そうしたなか、ネットでたまたま繋がりができた方が「自閉症の兄とともに」という本を翻訳されたそうで、とても興味深かったのでここでご紹介します。
「自閉症の兄とともに」は自閉症の兄をもつ弟(漫画家)と妹(編集者)が書いたアメリカの本で、そのご家族の50年が描かれているそうです。
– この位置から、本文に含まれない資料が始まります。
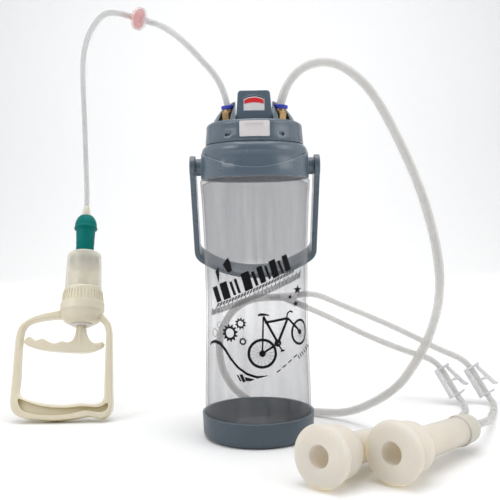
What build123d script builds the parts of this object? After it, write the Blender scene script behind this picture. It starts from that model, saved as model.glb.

そこにはアメリカの自閉症支援の歴史も詰まっているそうで、日本よりはるかに進んでいると思われるアメリカでの支援の現場(施設での虐待もあるそうです)もよくわかるのではないかと思います。
訳者、新宅美樹さんの思いをご紹介すると
「自閉症の兄デイビットを中心とする家族の歴史を、編集者の妹と漫画家の弟が
1章ごとに文章とマンガで「カラシック家」をつづったもの。
本の構成という点からも、なかなかユニークですが、これにはしっかり意味があります。
そのあたりは著者の日本語訳へのメッセージに書かれています。
思い返せば2年前、友人の子どもが高機能自閉症と診断されました。
何か友人の役に立ちたいと思い始めた頃、アメリカのテレビ番組をを通じてこの本のことを知り、
すぐに原書を取り寄せ、読み始めました。
その後、この本が日本語に翻訳されていないことを知ります。
きょうだい支援などのホームページでも紹介されているのに、翻訳されていないなんて・・・
ぜひ日本語に訳して、日本の同じような境遇の人たちに、
そしてご両親や医療・療育・福祉の関係者の方々に読んでもらいたいと思い
出版してくれる会社を探すところから始めました・・・」
ということで、その「自閉症の兄とともに」が6月1日に出版されます。当事者の書かれた本は増えてきましたが、きょうだいが書かれたというのはまだ少ないかなと思います。興味のある方はぜひお読みくださいね。